The (Post) Mistress is set in a not-so-distant past, when sending letters through the mail was still vital to communicating with friends and loved ones, and the small-town post office was often the only connection to faraway places longed-for or imagined. Born and raised in the fictional northern Ontario town of Lovely, a small French-Canadian farming village near Lake Huron, Marie-Louise Painchaud has never had occasion to venture much farther than the nearest community – Complexity, a copper-mining town and a somewhat larger dot on the map of the Georgia Bay area. For thirty years, Marie-Louise has worked at the local post office, and, through the many letters she sorts when they arrive and the ones that she stamps before they go out, she has come to know the lives of everyone in town and vicariously experience their various loves, losses, and personal dramas.
Marie-Louise confides in us the interwoven stories sealed in the envelopes she handles every day.

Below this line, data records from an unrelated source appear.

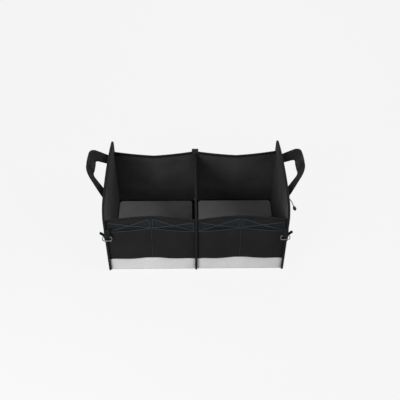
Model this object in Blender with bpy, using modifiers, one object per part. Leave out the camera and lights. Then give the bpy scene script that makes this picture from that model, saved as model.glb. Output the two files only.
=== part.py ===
"""Folding storage box for a car boot: two open bays, four laced front pockets, webbing handles.

Metres, +Z up, +X to the right, the pockets face -Y. The origin is on the floor, in the middle.
"""

import math

import bmesh
import bpy
from mathutils import Matrix, Vector

# Driving sizes of the box
BOX_WIDTH = 0.686
BOX_DEPTH = 0.430
SIDE_HEIGHT = 0.338
SIDE_REAR_SHOULDER = 0.320
SIDE_REAR_CORNER = 0.022
SIDE_FRONT_SHOULDER = 0.322
SIDE_FRONT_RUN = 0.078
SIDE_FRONT_DROP = 0.0675
SIDE_LEAN = math.radians(1.1)
FRONT_HEIGHT = 0.2515
REAR_HEIGHT = 0.266
DIVIDER_DIP = 0.012
DIVIDER_CORNER = 0.010
FOOT_CORNER = 0.009

# Sheet thicknesses
PANEL_THICK = 0.005
WALL_THICK = 0.0045
TAPE_THICK = 0.0012
BASE_THICK = 0.0016
POCKET_THICK = 0.0014
BOARD_THICK = 0.005

# Clearances between sewn pieces
SEAM_GAP = 0.0003
BOW_GAP = 0.0006
RIM_TURN = 0.0007

# Bound seams that stand out past the walls, tape over the walls' top edges
FIN = 0.013
HEM_DEPTH = 0.008

# Inward bow of the walls at the middle of each bay
FRONT_BOW = 0.024
REAR_BOW = 0.030
CREASE_SHARE = 0.25

# Base band, floor boards
BAND_HEIGHT = 0.056
BOARD_CORNER = 0.014
BOARD_SIDE_GAP = 0.004
BOARD_MID_GAP = 0.011
BOARD_END_GAP = 0.009

# Front pockets and their elastic
POCKET_FOOT = 0.0575
POCKET_TOP = 0.196
POCKET_BELLY = 0.013
CORD_RADIUS = 0.00125
LACE_INSET = 0.006
LACE_CORNER = 0.004
LACE_CROSSING = 0.0032

# Handles, drawn on the flat strap: the run out from the fold line, and the place along the side
STRAP_WIDTH = 0.050
STRAP_THICK = 0.0024
STRAP_SEWN = 0.085
STRAP_FOLD_HEIGHT = 0.275
STRAP_FOLD_LENGTH = 0.025
STRAP_RISE = math.radians(47.5)
STRAP_TURN = math.radians(12.0)
STRAP_REACH = 0.100
STRAP_PLACE = 0.014
STRAP_FOOT = 0.122
GRIP_HALF = 0.0625
STRAP_FOOT_CORNER = 0.025
STRAP_GRIP_CORNER = 0.028
SLEEVE_THICK = 0.0012
SLEEVE_HALF = 0.024

# Wire rings in webbing loops at the front corners
RING_INSET = 0.005
RING_WIDTH = 0.035
RING_HEIGHT = 0.018
RING_CORNER = 0.007
RING_WIRE = 0.0017
RING_PIVOT_HEIGHT = 0.190
RING_TILT = math.radians(8.0)
LOOP_WIDTH = 0.021
LOOP_THICK = 0.0016
LOOP_PLAY = 0.0006
LOOP_RISE = 0.036

# Webbing tab on the outer side of each front corner
TAB_WIDTH = 0.020
TAB_SEWN = 0.016
TAB_FREE = 0.030
TAB_HEIGHT = 0.166
TAB_TURN = math.radians(50.0)

# Elastic cord and toggle on the right side
TAIL_RADIUS = 0.0015
EYELET_PLACE = -0.150
EYELET_HEIGHT = 0.302
EYELET_RADIUS = 0.0034
EYELET_WIRE = 0.0013
TOGGLE_LENGTH = 0.021
TOGGLE_WIDTH = 0.013
TAIL_ROUTE = (
    (0.3494, -0.1500, 0.3020),
    (0.3540, -0.1502, 0.3008),
    (0.3592, -0.1507, 0.2945),
    (0.3640, -0.1513, 0.2855),
    (0.3685, -0.1519, 0.2760),
    (0.3722, -0.1524, 0.2675),
)

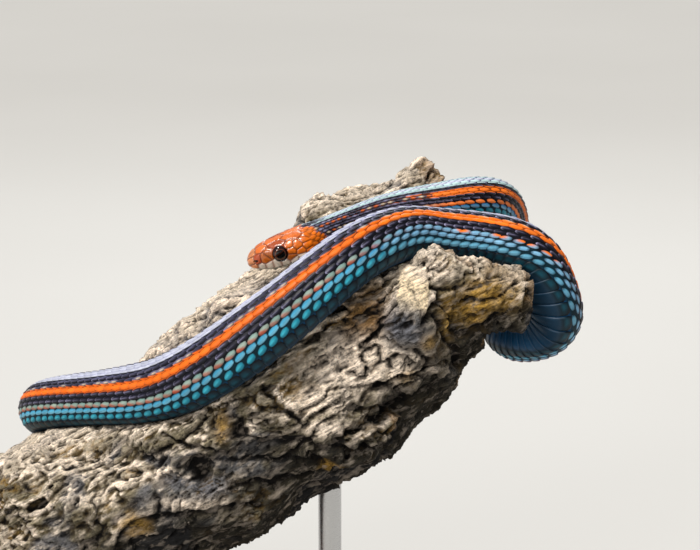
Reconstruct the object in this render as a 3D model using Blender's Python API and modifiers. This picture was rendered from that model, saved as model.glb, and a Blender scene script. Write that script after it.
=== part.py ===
"""A life-size garter snake draped over the broken end of a branch, on a plain display stand.

Metres, +Z up. The origin is the centre of the stand base's underside, +X runs along the base
towards the branch's broken end, and +Y points away from the side the snake is seen from.
Sizes below are in millimetres; MM turns them into metres.
"""

import math

import bmesh
import bpy
import numpy as np
from mathutils import Matrix, Vector, noise

MM = 0.001
GAP = 0.3                    # left between touching pieces

# Snake, by length along its back from the tip of the snout
TOTAL_LENGTH = 790.0
VENT_AT = 600.0
HEAD_END = 23.0
EYE_AT = 11.4
EYE_HALVES = (2.5, 1.55, 2.65)   # half length, half depth and half height of the eye
EYE_SIDE = 4.7               # eye centre to the head's middle plane
EYE_RISE = 1.15              # eye centre above the head's axis
MOUTH_DROP = 1.9             # mouth line below the head's axis at the snout
MOUTH_DIP = 1.5              # how far it sinks midway
MOUTH_FALL = 0.4             # its corner below its start
MOUTH_END = 20.0             # corner of the mouth
MOUTH_STEPS = 8              # straight stretches of the cut between the jaws
JAW_BLOCK_AHEAD = 6.0        # how far the cutter reaches ahead of the snout
JAW_BLOCK_REACH = 14.0       # and to each side and below
JAW_BLOCK_LEAN = 1.2         # how far its back face leans
BELLY_SHARE = 0.45           # part of the body's height that lies below its axis
BLEND_FROM = 21.0            # the head's form passes into the body's from here
BLEND_OVER = 8.0
CURVE_STEPS = 12             # steps of a curve between two of its points
CURVE_SOFTENING = 24         # rounds of averaging along it
TABLE_STEP = 0.5             # a table of sizes is read on steps of this length
TABLE_SOFTENING = 8

# Branch and stand
BRANCH_GROOVE = 0.4          # clear room between the snake and the bark it lies on
BRANCH_TRIANGLES = 1460      # before the grooves are cut
BRANCH_GRAIN = 3.4           # spacing of the even mesh that joins stem and swellings
BRANCH_CALM = 4              # rounds of smoothing after that
BRANCH_SLOPE_REACH = 6.0     # its slope is taken over this far each way
BARK_SWING = 3.2             # how far the bark's unevenness goes in and out
BARK_WAVE = 17.0             # and how far apart its rises lie
BARK_GRAIN = (0.45, 1.0, 1.0)    # the rises are drawn out along the branch
BARK_FRACTAL = (0.7, 2.0, 3)     # fall of the finer waves, step between them, their number
BED_STRETCHES = [(26.0, 94.0), (250.0, 446.0)]
BED_STEP = 13.0
BED_RADIUS = 8.0
BED_SINK = 0.45              # centre of a swelling below the belly, as a share of its radius
BED_INWARD = 0.4             # and towards the branch's axis
BASE_LENGTH = 200.0
BASE_DEPTH = 124.0
BASE_THICK = 14.0
BASE_CORNER = 14.0
BASE_EDGE = 2.5
BASE_CORNER_STEPS = 6
BASE_EDGE_STEPS = 3
ROD_RADIUS = 4.0
ROD_FOOT_RADIUS = 9.0
ROD_FOOT_THICK = 3.0
ROD_CHAMFER = 0.6
ROD_IN_BASE = 8.0
ROD_SEAT_CLEAR = 4.0         # how far the hole's cutter stands out of the base
ROD_IN_BRANCH = 12.0
ROD_PLACES = {"stand_rod_low": (-72.0, 0.0), "stand_rod_high": (46.0, 0.0)}

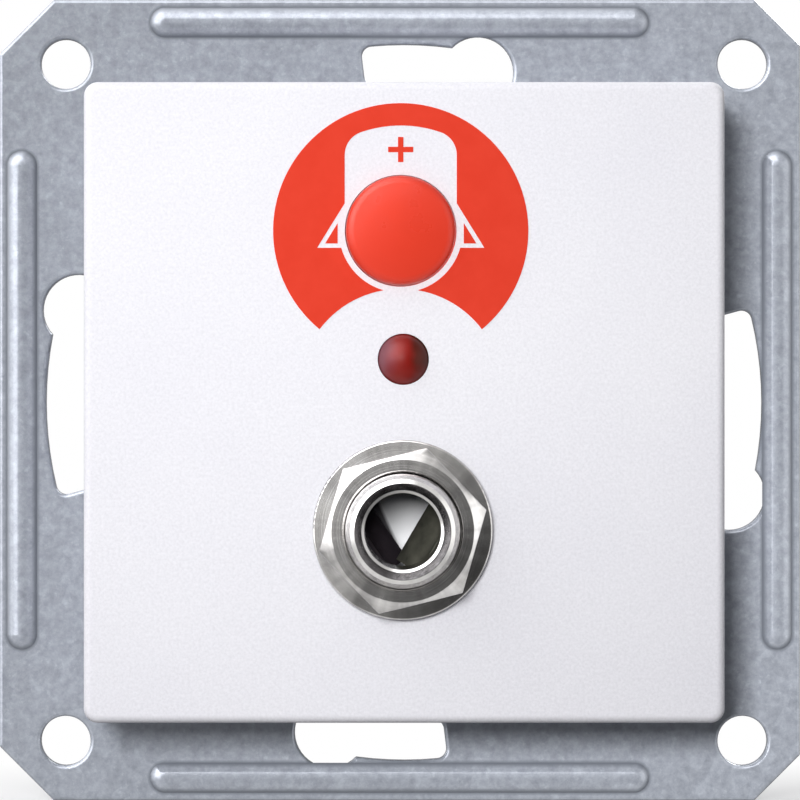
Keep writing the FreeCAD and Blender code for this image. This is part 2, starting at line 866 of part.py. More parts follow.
def chip_resistors():
    """Ceramic bodies of the chip resistors on the board's front."""
    length, height, width = chip_size
    solids = []
    for x, z in chip_places:
        solids.append(centred_block(x, z, length - 2 * chip_cap, width, board_front - height, board_front))
    return solids


def chip_ends():
    """Tinned end caps of the chip resistors."""
    length, height, width = chip_size
    solids = []
    for x, z in chip_places:
        for side in (-1, 1):
            middle = x + side * (length - chip_cap) / 2
            solids.append(centred_block(middle, z, chip_cap, width, board_front - height, board_front))
    return solids


# Terminal block
def terminal_block():
    front = board_rear + terminal_standoff
    body = block(-terminal_half, terminal_half, front, terminal_rear, terminal_low, terminal_high)
    slanted = []
    for edge in edges_at(body, terminal_rear):
        if edge.BoundBox.XLength > pole_pitch and edge.BoundBox.ZMin > terminal_low + 1:
            slanted.append(edge)
    body = body.makeChamfer(terminal_edge_cut, slanted)
    foot = terminal_standoff
    for side in (-1, 1):
        x = side * (terminal_half - foot / 2)
        middle = (terminal_low + terminal_high) / 2
        body = body.fuse(centred_block(x, middle, foot, terminal_high - terminal_low, board_rear, front))
    half_cage = cage_size / 2 + touch
    for x in terminal_pole_places():
        body = body.cut(block(
            x - half_cage, x + half_cage, wire_entry_y - half_cage, wire_entry_y + half_cage,
            cage_low - touch, terminal_high + over))
        body = body.cut(rod(
            x, clamp_screw_z, clamp_head_d + 2 * clamp_head_room, wire_entry_y, terminal_rear + over))
        body = body.cut(rod(x, clamp_screw_z, terminal_pin_d + 2 * touch, board_rear, wire_entry_y))
    return body.removeSplitter()


def clamp_cages():
    """Open square cages that draw the wires against the current bars."""
    solids = []
    half = cage_size / 2
    hollow = half - cage_wall
    for x in terminal_pole_places():
        cage = block(x - half, x + half, wire_entry_y - half, wire_entry_y + half, cage_low, cage_high)
        cage = cage.cut(block(
            x - hollow, x + hollow, wire_entry_y - hollow, wire_entry_y + hollow,
            cage_low + cage_wall, cage_high + over))
        cage = cage.cut(rod(
            x, clamp_screw_z, clamp_screw_d + 2 * touch, wire_entry_y, wire_entry_y + cage_size))
        solids.append(cage)
    return solids


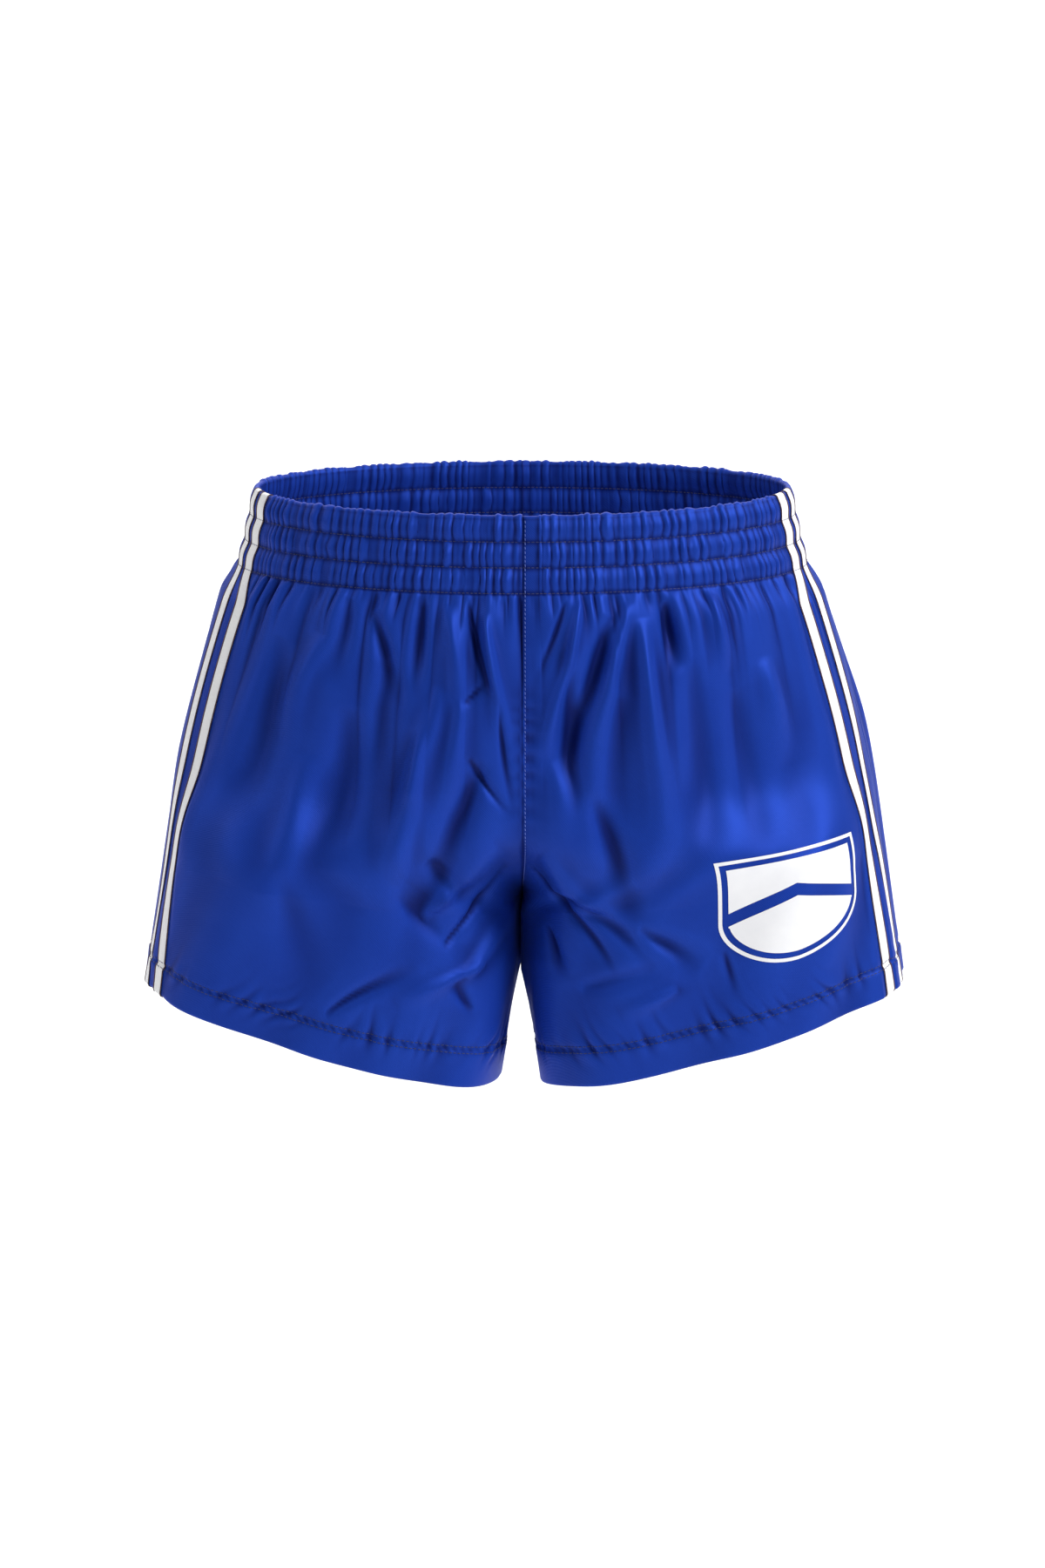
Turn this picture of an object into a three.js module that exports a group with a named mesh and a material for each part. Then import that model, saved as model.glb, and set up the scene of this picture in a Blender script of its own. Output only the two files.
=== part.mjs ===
// Pull-on woven boxing shorts, held open in the shape they take when worn.
// Millimetres. +X is the wearer's left, -Y is the front, +Z is up.
// The origin is the centre of the waist opening, half way up the elastic.
import * as THREE from "three";
import { mergeVertices } from "three/addons/utils/BufferGeometryUtils.js";
import { LoftGeometry } from "three/addons/geometries/LoftGeometry.js";

// Waistband
const BAND_HEIGHT = 47;
const CHANNELS = 3;
const CHANNEL_BULGE = 1.2;
const RIM_WIDTH = 331;
const BAND_FOOT_WIDTH = 352;

// Outer size of the body and legs
const RIM_DEPTH = 216;
const FLARE_WIDTH = 378;
const FLARE_DEPTH = 236;
const SEAT_WIDTH = 424;
const SEAT_DEPTH = 246;
const SEAT_FULLNESS = 10;
const FLARE_DROP = 21.5;
const SEAT_DROP = 125;
const CROTCH_WIDTH = 444;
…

A samba beat offers the soundtrack for the tale of a local woman's passion- ate but doomed affair with a man from Rio de Janeiro; a rhythmic tango plays as Marie-Louise divulges a friend's steamy tryst in Argentina. All together, twelve unique musical pieces, ranging from Berlin cabaret to French café chanson to smooth bossa nova, accompany a multilingual French, Cree, and English libretto. In The (Post) Mistress, Canada's most famous Aboriginal playwright creates not only a rural comedy but also a sublime parody of small-town life – the northern Ontario version of Thornton Wilder's Our Town or Stephen Leacock's Sunshine Sketches of a Little Town.
Cast: 1 female
What people say:
"Through song, humour, and love, this one-woman show ... is simply riveting. ...a moving performance about a woman who has never left small-town Canada. She has lived her life partly through the letters of others ... and yet, still possesses a fire that cannot be put out." — The Walleye
"Highway's portrayal of the small town French-Canadian woman was priceless. The story takes a beautiful left turn to end the play – a surprise none of us had expected." — Lake Superior News
About the Playwright:
Tomson Highway is a Cree playwright, composer and classical pianist. He is considered one of Canada's foremost First Nations voices, and is best known for his award-winning "rez" cycle of plays: The Rez Sisters, Dry Lips Oughta Move to Kapuskasing, and Rose. He earned a Bachelor's degree in Music and a Bachelor's degree in English from the University of Western Ontario. He ran Canada's premiere Indigenous theatre company, Native Earth Performing Arts, for many years and impacted a generation of professional playwrights and actors. Born in northern Manitoba to a family of nomadic caribou hunters, he speaks Cree, Dene, English, and French. He has won four Dora Mavor Moore Awards, a Chalmers Award, and a Wang Festival Award. The first Aboriginal writer to be inducted into the Order of Canada, and named one of the 100 most important people in Canadian history by Macleans in 2000, he has shaped the development of Aboriginal theatre in both Canada and around the world.